One of our favourite places to visit in England, York is a microcosm of British history with remnants of Roman, Viking and Norman rule scattered across its picturesque skyline. Take a walk along the walls which encircle the city centre that should take you around two hours. Not quite the Wall of China but something unique to the British isles nonetheless. Stroll along the River Ouse for a sight of the Millennium Bridge and Clifford’s Tower. Climb the aforementioned tower, Norman fortifications with a gruesome past, for stunning 360-degree views over York. On a clear day, you can even see as far as North York Moors. No visit to York would be complete without meandering down The Shambles, the oldest street in York which also inspired Harry Potter’s Diagon Alley. It’s home to cafes, chocolatiers and gift shops and plenty of other curiosities.
The East Yorkshire city of Hull was lauded as Britain’s capital of culture as recently as 2017, the impact of which can still be felt today. Hull’s old town is a standing testament to Stuart and Georgian architecture. It’s now considered one of the UK’s coolest neighbourhoods with hipster cafes, galleries and independent fashion stores.
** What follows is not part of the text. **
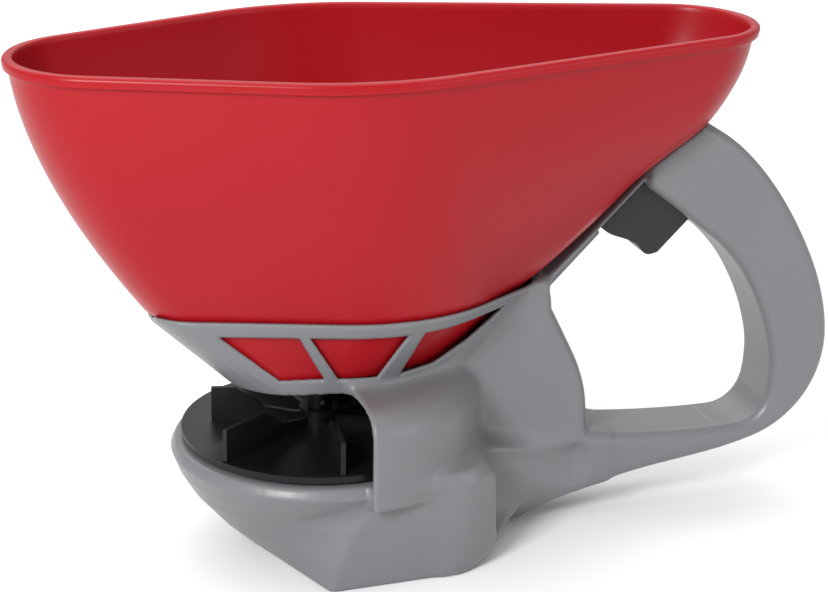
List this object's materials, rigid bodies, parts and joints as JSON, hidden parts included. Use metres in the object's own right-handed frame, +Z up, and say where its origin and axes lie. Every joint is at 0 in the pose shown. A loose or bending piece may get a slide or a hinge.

A charming blend of creative industry and affordability has made Hull a popular destination for young urbanites across the North. Which has benefits for tourists too. Head to Artlink Hull for community arts project exhibitions and Gate No 5 for music with a skyline view. As always remember to check these venues are open before booking your visit.
Robin Hood’s Bay
You might be wondering whether there’s an interesting story behind such an intriguing name as Robin Hood’s Bay? Well, you’re right. Robin Hood’s Bay is named so because this stretch of coastline was once an infamous (depending on how you look at things) landing point for smugglers who could slip in and out unnoticed between the steep cliffs. Today, it’s a charming fishing village that’s perfect for an urban escape from it all. Visiting this quaint part of the county is one of our favourite things to do in Yorkshire, and we think it'll be yours, too. Learn more about the town’s storied past at the Robin Hood’s Bay Museum, head for a swim at the beach or enjoy an English tradition at the Falling Foss Tea Garden set in the grounds of Midge Hall, a tiny cottage at the top of the Falling Foss waterfall. Visit the Faryside Riding Centre and take a trip along the beach astride a four-legged friend.
Looking for a characterful home near Robin Hood’s Bay? Look no further than Daisy Chain in nearby Whitby. We love it for its exposed beams and brickwork and cosy wood burner, both of which make this a perfect romantic hideaway.
Helmsley has pretty much everything you could want from a country getaway, which makes it one of our favourite places to visit in Yorkshire. The town itself is located within the North York Moors National Park which is home to heathlands, hills, winding rivers and valleys stretching all the way to the North East coast. So, not only does it make the perfect base for getting back to nature but there are plenty of reasons to spend some time getting to know your surroundings. Foodies will want to check out Helmsley’s food market and Helmsley Castle.
Beverley is best known for two things: its thirteenth-century minster and 300-year-old horse racing course both of which are still in use today. Beverley will win you over with its charming mix of cobbled streets and traditional buildings instantly transporting you into the past. To really see this town come alive book your visit to coincide with race day or with one of Beverley’s annual music festivals such as Beverley Folk Festival or the Early Music Festival. Don’t leave without paying a visit to Beverley Minster. Not only is it one of the largest parish churches in the UK but also widely regarded as a Gothic masterpiece.
Wensleydale, Wensleydale. Where have we heard that name before? Most people know the iconic British cheese but not the place from which it comes from. Pay a visit to the Wensleydale Creamery in Hawes where one of Britain’s most famous exports gets made. Lactose intolerant? No matter there are other reasons to visit Hawes, not least of all its charming tea room and bistro pub. History buffs will enjoy the 8th Century water-powered cotton spinning Gayle Mill while avid cyclists and athletes-in-training won’t find a more scenic setting than the brilliantly named Buttertubs and Fleet Moss hills.